A key purpose of the product backlog is to direct the work of the development team: High-priority items are pulled into the sprint transformed into a product increment. To ensure that this can happen, you have to break larger items into smaller ones until they are ready for sprint planning: the items should be clear, feasible, and testable. This facilitates choosing a realistic sprint goal, and it helps the development team members do their work without having to constantly ask you for clarification during the sprint.


7 Regularly Update the Product Backlog

The product backlog is not a static, fixed plan. Instead, it evolves based on the insights you gain from collecting user feedback and building the product. You should therefore regularly update and refine it together with the development team.

Analyse the feedback and data collected from exposing the latest product increment to the users and apply the new insights to the product backlog: remove and add new items, and update existing ones. This maximises the chances of building a product that users want, and it keeps the product backlog up concise and usable.


8 Say No

Have the courage to say no and decline ideas and requirements that do not help you meet the product goal and move you closer to realising the product vision. This ensures that your product has a clear value-proposition, and it prevents your product from getting bloated. If the idea or requirement is important but cannot be realised in the next months, then consider adding it to the product roadmap.


9 Look beyond User Stories

While user stories, and functional requirements in general, are important, they are usually not enough. Also consider the user interaction, the nonfunctional qualities of your product, and the user interface and capture them in your product backlog.


10 Make your Product Backlog Visible and Easily Accessible

As the product backlog describes the outstanding work required to progress the product, it is important that everyone involved in the development effort has access to it.

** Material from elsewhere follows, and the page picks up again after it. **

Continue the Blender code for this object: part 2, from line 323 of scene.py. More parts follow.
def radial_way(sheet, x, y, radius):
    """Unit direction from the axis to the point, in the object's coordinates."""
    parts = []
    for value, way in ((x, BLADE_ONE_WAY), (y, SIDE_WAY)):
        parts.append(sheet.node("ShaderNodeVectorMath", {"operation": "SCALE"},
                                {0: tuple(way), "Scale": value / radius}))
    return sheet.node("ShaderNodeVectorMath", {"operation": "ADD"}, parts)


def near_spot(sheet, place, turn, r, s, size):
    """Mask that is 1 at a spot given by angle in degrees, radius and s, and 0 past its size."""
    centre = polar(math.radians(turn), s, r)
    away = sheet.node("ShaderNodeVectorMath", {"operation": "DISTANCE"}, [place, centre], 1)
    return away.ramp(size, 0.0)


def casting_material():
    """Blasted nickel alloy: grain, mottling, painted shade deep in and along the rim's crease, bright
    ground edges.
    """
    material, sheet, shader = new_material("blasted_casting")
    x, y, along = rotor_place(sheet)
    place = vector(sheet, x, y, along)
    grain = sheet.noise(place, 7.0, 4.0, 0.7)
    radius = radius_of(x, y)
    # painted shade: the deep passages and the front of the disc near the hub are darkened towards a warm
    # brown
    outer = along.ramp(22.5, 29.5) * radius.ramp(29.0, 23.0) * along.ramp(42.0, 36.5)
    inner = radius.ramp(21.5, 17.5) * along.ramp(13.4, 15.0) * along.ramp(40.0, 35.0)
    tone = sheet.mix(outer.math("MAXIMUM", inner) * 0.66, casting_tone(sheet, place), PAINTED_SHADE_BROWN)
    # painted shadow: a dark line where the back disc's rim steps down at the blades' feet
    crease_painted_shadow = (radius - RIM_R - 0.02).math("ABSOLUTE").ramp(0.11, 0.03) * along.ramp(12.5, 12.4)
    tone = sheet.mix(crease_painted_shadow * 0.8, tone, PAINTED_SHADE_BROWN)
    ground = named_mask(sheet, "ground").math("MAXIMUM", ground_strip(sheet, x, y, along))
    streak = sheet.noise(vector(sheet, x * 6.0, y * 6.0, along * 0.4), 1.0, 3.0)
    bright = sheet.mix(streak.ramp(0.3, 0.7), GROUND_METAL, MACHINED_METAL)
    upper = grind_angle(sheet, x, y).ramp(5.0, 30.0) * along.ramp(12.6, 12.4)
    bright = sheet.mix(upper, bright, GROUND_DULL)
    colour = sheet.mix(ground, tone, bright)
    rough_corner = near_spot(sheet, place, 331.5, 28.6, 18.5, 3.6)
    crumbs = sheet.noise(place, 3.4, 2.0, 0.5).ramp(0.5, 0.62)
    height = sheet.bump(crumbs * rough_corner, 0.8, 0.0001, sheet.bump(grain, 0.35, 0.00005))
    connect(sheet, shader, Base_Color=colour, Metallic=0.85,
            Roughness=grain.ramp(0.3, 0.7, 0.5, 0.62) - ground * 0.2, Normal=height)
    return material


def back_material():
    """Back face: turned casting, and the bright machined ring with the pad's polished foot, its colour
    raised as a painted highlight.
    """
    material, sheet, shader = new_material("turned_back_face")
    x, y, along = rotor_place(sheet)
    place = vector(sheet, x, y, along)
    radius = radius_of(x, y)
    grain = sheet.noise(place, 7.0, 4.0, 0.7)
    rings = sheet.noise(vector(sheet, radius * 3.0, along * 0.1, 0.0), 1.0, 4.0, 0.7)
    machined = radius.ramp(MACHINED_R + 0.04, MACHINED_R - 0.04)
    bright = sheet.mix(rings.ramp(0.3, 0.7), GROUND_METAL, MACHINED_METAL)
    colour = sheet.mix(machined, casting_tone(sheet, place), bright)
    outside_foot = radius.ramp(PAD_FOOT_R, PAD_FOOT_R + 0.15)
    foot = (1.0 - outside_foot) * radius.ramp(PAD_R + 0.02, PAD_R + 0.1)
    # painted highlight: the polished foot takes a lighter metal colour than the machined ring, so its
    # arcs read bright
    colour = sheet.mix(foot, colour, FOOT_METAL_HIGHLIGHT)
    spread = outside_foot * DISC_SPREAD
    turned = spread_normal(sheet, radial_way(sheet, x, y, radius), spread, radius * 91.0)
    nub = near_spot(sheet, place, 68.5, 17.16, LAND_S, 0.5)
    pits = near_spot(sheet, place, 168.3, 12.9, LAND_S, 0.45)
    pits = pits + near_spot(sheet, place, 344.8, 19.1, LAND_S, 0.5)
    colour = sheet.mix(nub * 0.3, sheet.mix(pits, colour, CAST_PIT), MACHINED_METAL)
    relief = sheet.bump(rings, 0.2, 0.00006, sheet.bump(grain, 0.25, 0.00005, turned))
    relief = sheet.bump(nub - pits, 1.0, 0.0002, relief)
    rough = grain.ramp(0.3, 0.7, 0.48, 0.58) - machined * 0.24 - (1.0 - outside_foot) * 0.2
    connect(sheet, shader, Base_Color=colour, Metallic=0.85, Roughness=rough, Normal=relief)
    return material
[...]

I therefore recommend using a product backlog tool that is easy to use and that facilitates collaboration.

One option is to use a paper-based product backlog that’s on the office wall—assuming that people are collocated. A tool like my Product Canvas can help you structure and visualise your product backlog.

Sample Product Canvas

Post a Comment or Ask a Question

13 Comments

  • Tseten Gongya says:

    Hello Roman,

    I am a big fan and find the resources in your blog very helpful. I’m dealing with the dilemma of how to incorporate a physical board along side the use of a digital tool for backlog tracking (as the business requires us to use one due to the nature of a particular project). I wondering, from your own experience, how you can best make this work without creating too much ‘overhead’ of tracking (either for the team, Scrum Master or PO) as the team should be focused on the actual work and not the tracking of it. That being said, the way they are currently using both is causing some confusion as team members might update one but not the other and vice versa.

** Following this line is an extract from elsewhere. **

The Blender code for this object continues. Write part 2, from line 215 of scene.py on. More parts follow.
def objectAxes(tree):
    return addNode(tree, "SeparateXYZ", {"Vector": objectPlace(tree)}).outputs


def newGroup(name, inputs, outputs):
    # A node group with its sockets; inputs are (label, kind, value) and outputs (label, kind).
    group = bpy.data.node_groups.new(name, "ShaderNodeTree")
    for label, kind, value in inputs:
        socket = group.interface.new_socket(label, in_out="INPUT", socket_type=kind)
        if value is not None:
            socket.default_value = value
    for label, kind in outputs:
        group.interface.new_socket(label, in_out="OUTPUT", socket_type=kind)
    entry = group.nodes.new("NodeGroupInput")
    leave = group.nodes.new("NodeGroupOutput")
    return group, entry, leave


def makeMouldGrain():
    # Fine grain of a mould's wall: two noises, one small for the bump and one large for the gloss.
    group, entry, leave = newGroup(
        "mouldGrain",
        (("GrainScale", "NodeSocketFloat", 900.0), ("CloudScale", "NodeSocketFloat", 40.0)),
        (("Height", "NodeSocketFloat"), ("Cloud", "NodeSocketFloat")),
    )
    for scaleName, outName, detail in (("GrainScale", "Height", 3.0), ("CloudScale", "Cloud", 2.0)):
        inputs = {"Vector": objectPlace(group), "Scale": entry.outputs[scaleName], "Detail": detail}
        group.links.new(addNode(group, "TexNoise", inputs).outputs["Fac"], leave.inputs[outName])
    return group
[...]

    Your feedback is appreciated!
    Thanks

    • Roman Pichler Roman Pichler says:

      Hi Tseten,

      Thank you for your feedback and question. When working with a backlog that is partially physical and partially electronic, I like to visualise epics, scenarios, workflow diagrams, sketches, and global non-functional requirements like robustness and interoperability on the wall using my Product Canvas template. I store the detailed, ready user stories in an electronic tool like JIRA or a spreadsheet. This makes the big picture visible and easily accessible and it allows conveniently sharing the items to be worked on in the next sprint.

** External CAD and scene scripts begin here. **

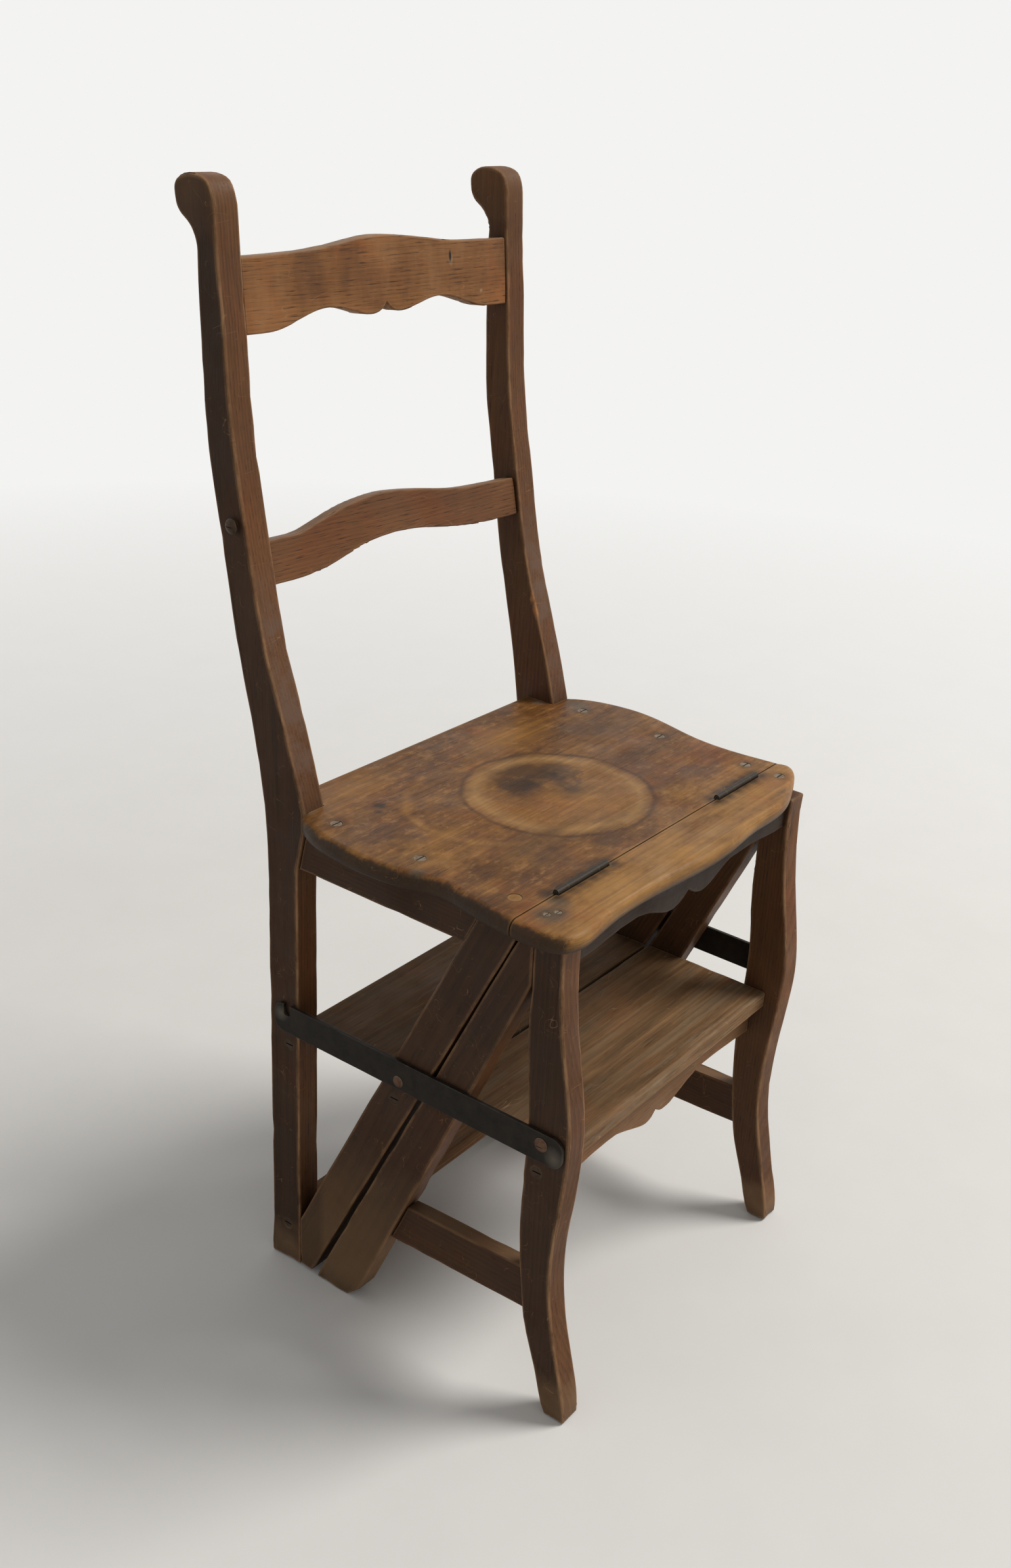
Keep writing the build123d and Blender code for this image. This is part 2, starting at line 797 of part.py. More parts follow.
def draw_round_head(head_radius, head_height, shank_radius, base, tail):
    """Half profile of a domed head above the height base, and of its shank down to the height tail."""
    Polyline(
        (0, base + head_height),
        (0, tail),
        (shank_radius, tail),
        (shank_radius, base),
        (head_radius, base),
    )
    TangentArc((0, base + head_height), (head_radius, base), tangent=(1, 0))


def make_rivet():
    """Round-headed rivet of a stay, its head's underside at the origin."""
    with BuildPart() as rivet:
        with BuildSketch(Plane.XZ):
            with BuildLine():
                draw_round_head(rivet_head_radius, rivet_head_height, rivet_radius, 0, -stay_thickness)
            make_face()
        revolve(axis=Axis.Z)
    return rivet.part


# Fasteners


def make_countersunk_screw(screw):
    """Slotted countersunk screw, its head's top at the origin and its shank pointing down."""
    head, shank, length = screw
    tip = shank * tip_share
    with BuildPart() as fastener:
        with BuildSketch(Plane.XZ):
            with BuildLine():
                Polyline(
                    (0, -screw_sink),
                    (head, -screw_sink),
                    (shank, shank - head - screw_sink),
                    (shank, tip - length),
                    (0, -length),
                    close=True,
                )
            make_face()
        revolve(axis=Axis.Z)
        with Locations((0, 0, -screw_sink)):
            Box(
                2 * head,
                head * slot_width_share,
                2 * head * slot_depth_share,
                mode=Mode.SUBTRACT,
            )
    return fastener.part


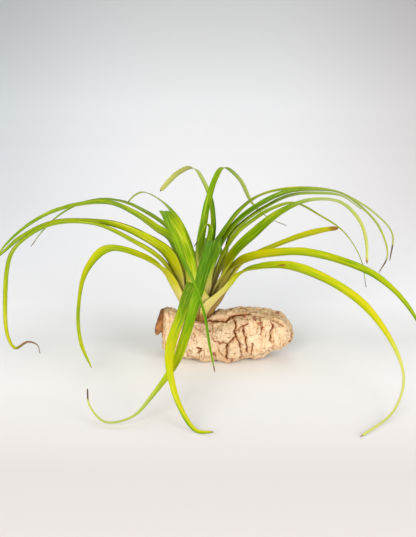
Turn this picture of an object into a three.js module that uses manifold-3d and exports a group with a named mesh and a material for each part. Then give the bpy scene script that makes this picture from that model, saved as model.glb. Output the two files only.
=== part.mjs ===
// An air plant with long strap leaves, seated in a hollow on top of a lying piece of cork bark.
// Millimetres, +Z up. The origin is the middle of the flat spot that the bark rests on, and
// +X runs along the bark. The side with the long drooping leaves faces -Y.
import * as THREE from 'three';
import { mergeVertices } from 'three/addons/utils/BufferGeometryUtils.js';
import Module from 'manifold-3d';

const wasm = await Module();
wasm.setup();

// Rosette: its foot stands in the hollow, and whorl 0 is the innermost
const rosetteFoot = new THREE.Vector3(-20, 2, 37);
const innerSheathRadius = 1.8;
const whorlSpacing = 1;
const outerWhorl = 8;
const innerSheathHeight = 14;
const innerSheathTop = 40;
const outerSheathTop = 18;
const innerLean = 3;
const outerLean = 32;
const widestSheathHalfAngle = 75;
const sheathAngleStep = 3.5;
const sheathGapAngle = 4;
const sheathSwell = 4;

// Leaf blade
const bladeThickness = 0.6;
const bladeSettling = 26;
const wrapReach = 1.1;
const cupAtTip = 0.3;
const foldFlattening = 18;
const pointsAcross = 5;
const ringsPerStretch = 3;

// Stem
const stemDepth = 8;
const stemClearance = 0.35;
const stemRounding = 2.6;
const turnedSides = 28;

// Cork bark
const barkLeftEnd = -56;
const barkRightEnd = 68;
const barkHalfDepth = 27;
const barkTop = 46;
const barkSag = -3;
const barkSquareness = 0.8;
const seatDip = 8;
const hollowClearance = 0.3;
const hollowSlack = 0.5;
const hollowMouthRadius = 19;
const hollowMouthHeight = 10;
const flakeDepth = 17;
const barkRings = 42;
const barkSides = 46;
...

      Does this approach work for you?

  • tushar says:

    Hi, thank you for this post I agree with your point that Use a roadmap to sketch the overall journey you want to take your product on. State the upcoming major releases with their goals or benefits. very useful information

  • Kaya says:

    What helps me the most in case of backlogs is the deep analysis of the tasks waiting – as you said, DEEP. Prioritising sounds obvious but is ommited very often.
    I’m to try creating dimensions like described on here: http://kanbantool.com/blog/how-to-deal-with-an-ever-growing-backlog , what do you think about this method? Have you tried it?

    • Roman Pichler Roman Pichler says:

      Thanks for your comment Kaya. if you struggle with a long product backlog, the try the following: Limit it to the next major release or three months; keep the lower-priority items coarse-grained; say no to ideas and requirements that are not moving you closer to your release goal and/or vision. If you are interested in experimenting with structured product backlogs, take a look at my product canvas. Hope this helps!

  • Tommi Joentakanen says:

    Insanely valuable post. Thank you!

  • Andreas says:

    Hi Roman,

    all good points! Some I already had in mind, others not yet. The one with vertical products will be really hard, I think. Ten years of component-focused development and product management will be hard to overcome. However, product portfolio management is what I miss most.

    Thanks a lot!
    Andreas

  • Andreas says:

    In my current situation, I have at least seven products in my backlog. There is a mix of customer-facing products and software components that are required to make the rest work. Hence, maintenance stories exist along with product features, customer requests and bugs. Unfortunately, I act more as a proxy PO since we have product managers for most of the products . However, I am also missing roadmaps that I could use as input for product-based backlogs. I am seriously thinking to switch to Kanban for the maintenance team and use Scrum for roadmap-based product dev only.

    If you have any advise, that would be great!

    Thanks for sharing your know-how anyway!
    Andreas

    • Roman Pichler Roman Pichler says:

      Hi Andreas, It sounds like you are facing four challenges: How do you best slice your products? How do you capture how each product is likely to develop? Which process is best suited for developing new features, which for maintenance? And finally, who owns the products?

      To tackle the issues, I suggest you get together with the product managers and and the team. Decide how you want to set-up each products to enable effective development. Consider using vertically aligned products, products that have a user-facing part as well as the middle tear or backend components necessary to provide the desired functionality. Capture each product in a separate product backlog and create a product roadmap that communicates how the product is likely to grow in the next 12-18 months. Decide which process is best suited to develop each product. For products that are being maintained, a Kanban-based process is likely to be more appropriate than Scrum. Finally, tackle the ownership piece. Discuss who manages which product, and who manages the product portfolio.

      Does this help?

  • Nina Madeira says:

    Excellent article. Thank you for sharing!

  • Agile Scout says:

    Solid article. Thanks for sharing!